To be completely honest, what is being seen by game officials and the NCHSAA are good volleyball programs are starting to emulate collegiate environments with music, cheering, chanting, and the use of a public address announcer. While most schools do not have these things for volleyball, having them might seem overwhelming for some officials and feel they are losing control of the match. Perhaps they should take field trips to J.H. Rose, D.H. Conley, North Iredell, Fred T. Foard, Kings Mountain, Enka, West Henderson and other North Carolina volleyball powerhouses to see how their energetic game day experiences in volleyball can be managed.

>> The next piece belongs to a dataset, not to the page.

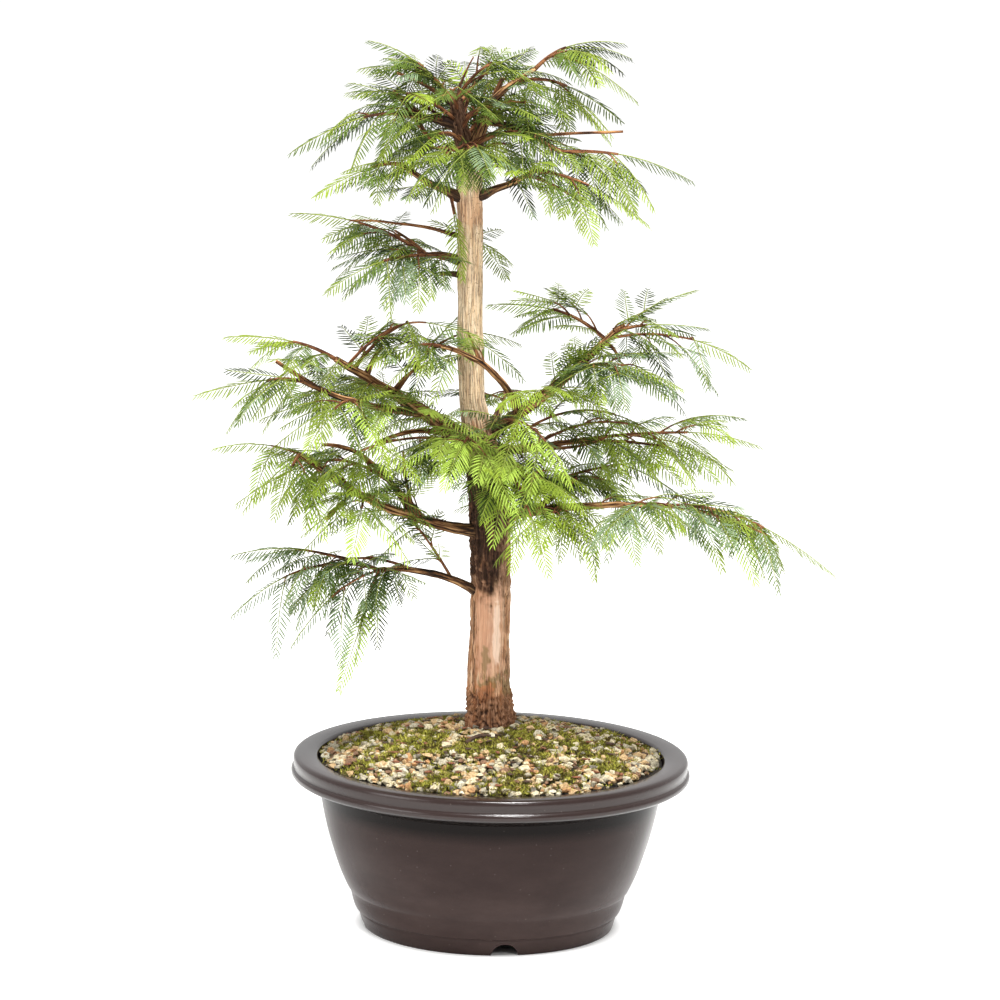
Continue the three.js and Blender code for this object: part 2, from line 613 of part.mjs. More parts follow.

In both instances, NCHSAA game officials have created or inserted rules to where no rules are given or are vague. Yet, these rules are not enforced with any consistency. What took place between Cedar Ridge and Rose and D.H. Conley, wasn’t enforced between Cedar Ridge and Orange, or of most opponents of the Hillsborough schools. In the vast majority of games played, game officials seemed to interpret that the noise during serve was fine. Either way, no consistency was made to enforce a rule that was vague from the beginning.

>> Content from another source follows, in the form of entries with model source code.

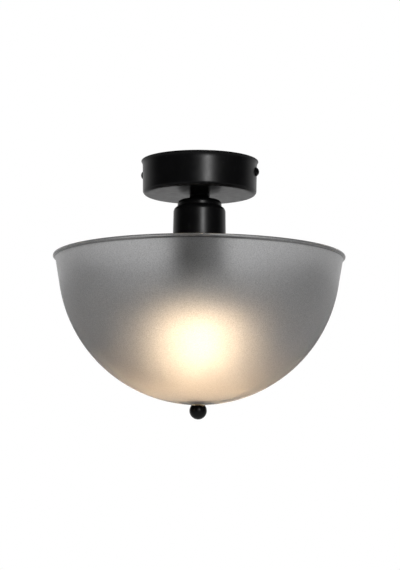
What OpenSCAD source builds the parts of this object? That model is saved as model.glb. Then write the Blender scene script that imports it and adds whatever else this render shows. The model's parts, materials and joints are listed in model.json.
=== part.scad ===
// Ceiling light: a glass bowl hung by a ball finial under a drum canopy.
// The origin is the middle of the ceiling plane, Z points up, and the light hangs below Z = 0.
// Sizes are in millimetres. A depth is measured downwards from the ceiling.

/* [Canopy] */
// Outer diameter of the canopy wall at the ceiling
canopy_d = 118.2; // [110:0.2:140]
// Height of the canopy
canopy_h = 35.5; // [33:0.5:48]
// Thickness of the canopy's steel sheet
canopy_wall = 1; // [0.8:0.1:1.6]
// How much narrower the canopy is at its foot than at the ceiling
canopy_draft = 0.9; // [0.2:0.1:3]
// How far the flared lip stands out from the wall
lip_out = 1.4; // [1:0.1:2.5]
// Height of the flared lip
lip_h = 5.5; // [4:0.5:8]
// Outer radius of the edge between the wall and the underside
canopy_edge_r = 4; // [2:0.1:5]
// Depth of the side screws below the ceiling
side_screw_depth = 13; // [11:0.5:16]

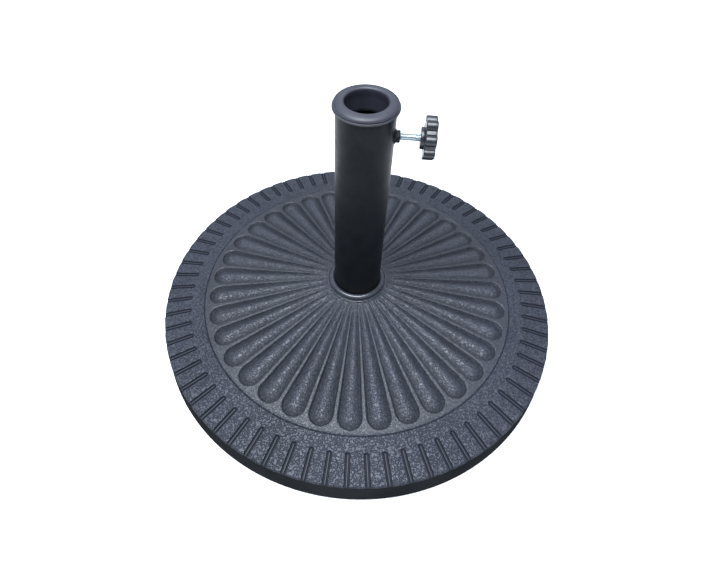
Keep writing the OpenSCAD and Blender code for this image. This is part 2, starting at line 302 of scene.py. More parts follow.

Another issue of concern regarding fan participation involved coaching. Back on September 14th, Southern Alamance came to Hillsborough for a game at Cedar Ridge. With the Red Wolves maintaining a modest lead in the first set, the Patriots’ head coach began to complain about the Cedar Ridge students making noise during service.
Play was halted for several minutes as the floor umpire approached me and asked that an announcement be made that noise by spectators could not be made during service. At that point, I refused to make that announcement as I was not Cedar Ridge’s game manager nor was I in position to tell our fans to be quiet when they did not do or say anything that was unsportsmanlike. I called for AD Andy Simmons to come to the scoring table to be notified of the issue. When informed, Simmons along with Cedar Ridge coaches began to ask where in the official rules was fan noise prohibited during serve. As previously mentioned, the floor umpire used the blanket coverage of “sportsmanship” to enforce a rule that did not exist.

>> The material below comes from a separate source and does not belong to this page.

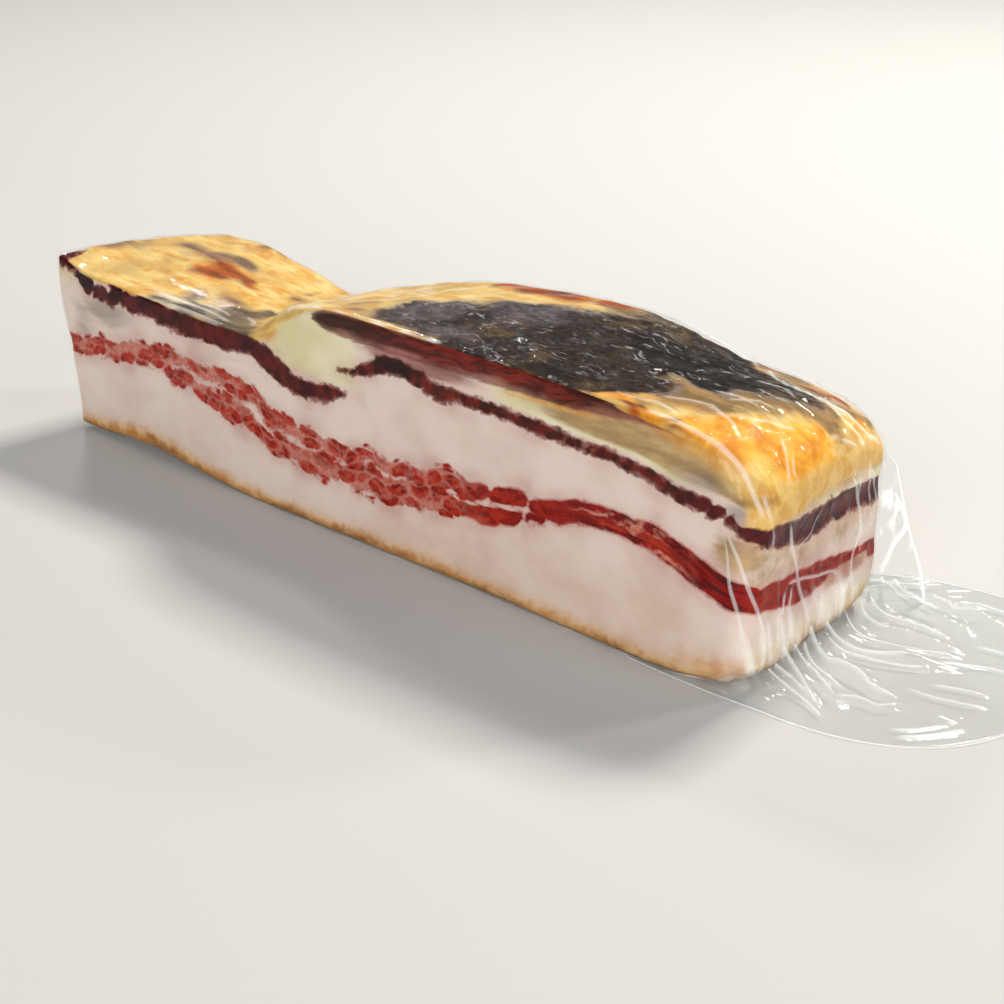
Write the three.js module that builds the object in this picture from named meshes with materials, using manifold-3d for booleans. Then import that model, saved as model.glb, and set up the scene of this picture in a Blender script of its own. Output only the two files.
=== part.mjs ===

After a pause of bickering, Cedar Ridge relented to resume the game, and the Wolfpack acquiesced. But in the protest, Cedar Ridge faced a noticeable delay and eventually lost the advantage and momentum. While Cedar Ridge would eventually win the first set and eventually swept the match, the fact that the Patriots’ coach interjected himself into the match to help his team by a non-athletic reason was evident. After the game, I was notified by an eyewitness that the Southern Alamance coach utilized the same tactic in the match at Orange on August 22nd. At no time should a coach use this tactic to help their team, especially when they are losing. If a coach has to resolve to underhanded tactics to improve their team in a game, then that coach needs to resign in disgrace. A coach must maintain a high degree of integrity to not only lead their team to victory, but to also to make decisions within the framework of the rules. When a coach interprets the rules as to how it benefits them and not to ensure fairness among both teams, then the coach has lost any credibility.
Throughout the NCAA volleyball season, I have watched numerous games to where the fans making noise on serve is prevalent. The current rules and its’ enforcement within the NCHSAA are not going to benefit players with collegiate aspirations. With numerous players from Hillsborough fixing to ascend to the collegiate ranks, they all need to be exposed to the noise so they can learn how to play in hostile environments.
Imagine playing at defending national champion Wisconsin at the Kohl Center among 18,000 rabid Badgers, or at the KFC Yum Center against Final Four contender Louisville packed with 21,500 screaming Cardinals? What about encountering the 12,500 members of The Oakland Zoo at the Petersen Events Center at another Final Four participant in Pitt? No matter the environment, the student athletes playing in all sports need to acclimate themselves to raucous environments. As Jeff Hamlin has told me numerous times about this issue, “Volleyball is not Tennis. Get past the crowd and put the ball over the net.”
So what if you don’t play volleyball? What if you are a basketball player shooting free throws in a contested game with time winding down? Will the referees stop the crowds from making noise in order to throw you off? What if you are a pitcher in baseball or softball in a tied game in the late innings? Will the umpires silence spectators as you’re about to pitch? Unfortunately for student-athletes, what we saw in volleyball may not be relegated to volleyball in the future. It’s possible that hot student sections and fan bases could be extinguished in other sports – all in the name of “sportsmanship”.
This issue brings up a life lesson. If approached with an aggressive situation, how do you handle it? Do you succumb to the pressure, or do you rise above it through critical thinking and assertive action? If anything from the NFHS and NCHSAA, they want the pressure removed so you don’t face it. But as we all know, this never happens in life. At no time in life will pressure be removed so you can face more easier challenges. So why can’t our children, our students, and our players learn to overcome obstacles that face them head on?
As the landscape of high school athletics continues to change, one thing needs to be realized: Life goes on and doesn’t change under the guise of “Sportsmanship”. Challenges in life will either make you bitter or make you better. As we all are at the mountain, many will remain at base camp while some will make the climb. For a select number, they will ascend to the summit and declare victory. Don’t be afraid to start your journey towards victory despite a challenge before you. While you’re there, cheer on others in their climb towards victory.
My take on the issue? As long as the fans are respectful and not saying anything derogatory or defamatory –
Let the fans cheer. If they act in an unbecoming way, remove them from the gym. If the offenses are repetitive, the offender(s) must face suspension from attending games. But if they’re just cheering, making noise, and having a good time – let them be fans. Fans often go to games to release stress, hang out with friends, and to have a good time. If the rules continue to suppress fan involvement, then sooner or later there will be no fans at high school sporting events.